Quote:Original post by T1Oracle
I just want to know why it is more "ethical" to slaughter a plant and eat it than to do the same with an animal. You can't eat without killing something. Even if you decided that eating fruit isn't killing (it is but for those who disagree...) you still cannot live a healthy life on fruits alone.


It is probably more ethical to slaughter a plant than a cow due to the fact that as far as we understand, plants do not consciously experience life, are not sentient, and do not experience pain. Obviously, reality dictates that we have to eat something. Our ethical standards will change over time with circumstances and values. Arguably, the shift has been towards an awareness that there is no fundamental difference between an animal's life and our own, and that we judge relative worth based on other criteria which are grounded in pragmatism and our perception of our identity as humans and empathy towards those of our own species.


You're not going to settle this argument with absolutes and meaningless logical extremes. You have to take the full complexity of it all into account rather than attempting to distill the problem into some simpler scenario.
----Bart
Quote:Original post by trzy
It is probably more ethical to slaughter a plant than a cow due to the fact that as far as we understand, plants do not consciously experience life, are not sentient, and do not experience pain.

So we should measure what is okay to eat with the intensity of pain? Since humans feel the same type of pain as animals, do you find it just as acceptable to eat humans?
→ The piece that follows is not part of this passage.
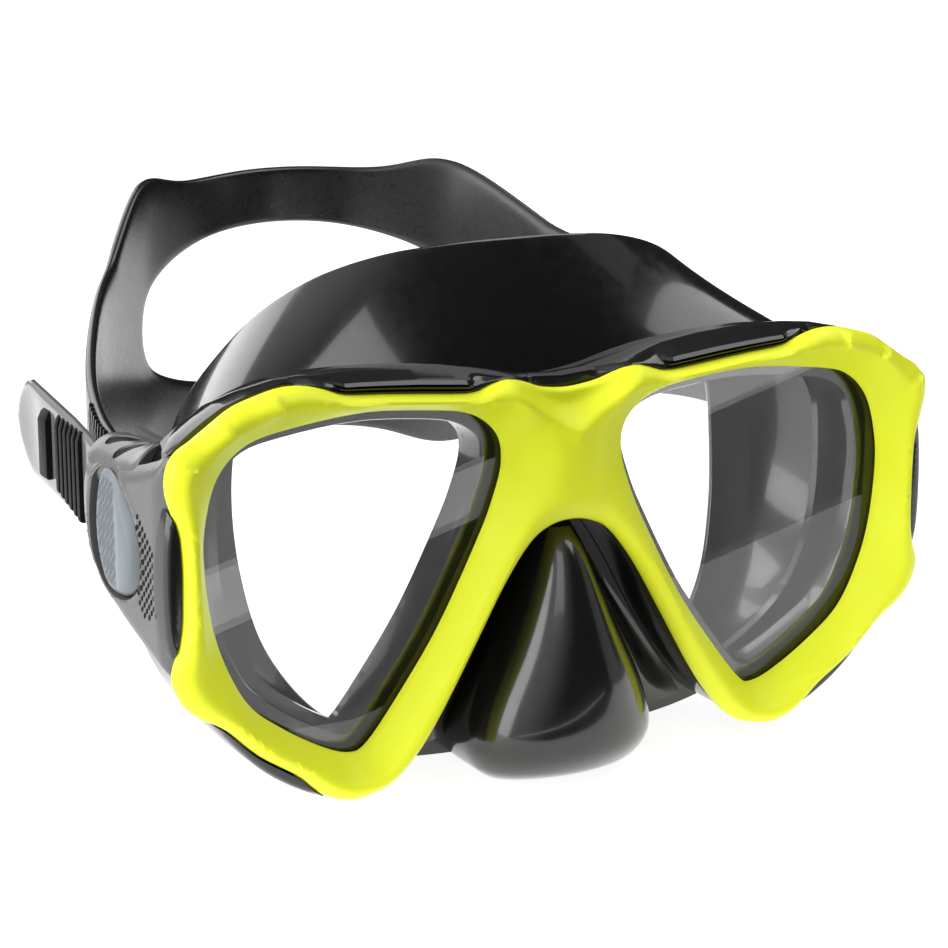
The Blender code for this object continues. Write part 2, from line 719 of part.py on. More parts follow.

Pain is short-lived. And we don't really know how much pain plants feel. Why don't we measure with something more meaningful, like how acceptable it is to extinguish certain types of life? No one is enlightened enough to answer that. But since we are human, it makes sense to place humans above other types of life. And it makes sense to place things that are similar to humans above other types of life. And so on. Where you draw the line is entirely arbitrary.
Quote:Original post by Kest
Quote:Original post by trzy
It is probably more ethical to slaughter a plant than a cow due to the fact that as far as we understand, plants do not consciously experience life, are not sentient, and do not experience pain.

So we should measure what is okay to eat with the intensity of pain? Since humans feel the same type of pain as animals, do you find it just as acceptable to eat humans?

Pain is short-lived. And we don't really know how much pain plants feel. Why don't we measure with something more meaningful, like how acceptable it is to extinguish certain types of life? No one is enlightened enough to answer that. But since we are human, it makes sense to place humans above other types of life. And it makes sense to place things that are similar to humans above other types of life. And so on. Where you draw the line is entirely arbitrary.


I think you have to take into account sentience in determining what life you want to "extinguish." Of course it's arbitrary... the question is, where do you want to draw that line? Do you have compassion for your fellow man? Why do you empathize with people? Is it solely because of how much DNA they share with you? Or is it because you can relate to them and can understand what it's like to suffer when they suffer?

It seems perfectly reasonable to take this into account with regards to animals who are also sentient and who feel pain. They may not be your "fellow man", but they are fellow life forms, fellow observers of reality, and share common ancestry with you. If possible, I would argue that you should minimize other beings' suffering as much as you reasonably can be expected to.

----Bart

This topic is closed to new replies.